Accordingly, it is hereby ordered that Bank Leumi’s motion to dismiss plaintiffs’ fourth cause of action is granted without leave to replead; and it is further ordered that Bank Leumi’s motion to dismiss plaintiffs’ fifth cause of action is granted without leave to replead; and it is further ordered that defendants’ motion to dismiss plaintiffs’ sixth cause of action is denied; and it is further ordered that plaintiffs’ cross motion seeking an interim accounting is granted and defendants are hereby ordered to provide plaintiffs with an interim accounting pursuant to Lien Law §§ 73 and 77 (3) (a) (i) within 60 days of this decision; and it is further ordered that plaintiffs’ cross motion to consolidate the actions is granted.

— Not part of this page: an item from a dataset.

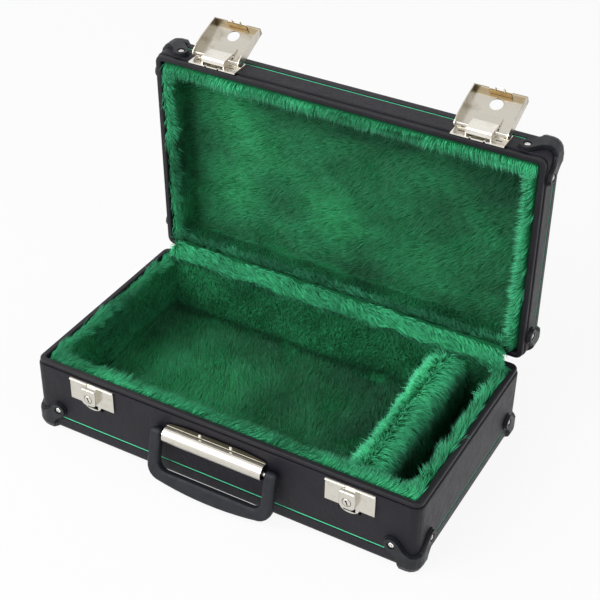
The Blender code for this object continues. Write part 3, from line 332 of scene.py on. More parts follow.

. Defendants have conceded that there was proper re-service for purposes of CPLR 3211 (a) (8). (See oral argument at 41-43.)

. Airitan filed a mechanic’s lien against the HAP2 project on August 21, 2014 for $215,201.06, which was bonded, and filed a mechanic’s lien against the HAP3 project on September 24, 2014 for $1,596,421, which was not bonded. Danya filed a mechanic’s lien against the HAP2 project on December 29, 2014 for $242,055, which was bonded, and against the HAP3 project on the same date for $561,124, which was not bonded.

. The court declines any leave to replead as any such leave would be futile. (See e.g. Cusack v Greenberg Traurig, LLP, 109 AD3d 747, 749 [1st Dept 2013]; Health-Loom Corp. v Soho Plaza Corp., 209 AD2d 197, 198 [1st Dept 1994].)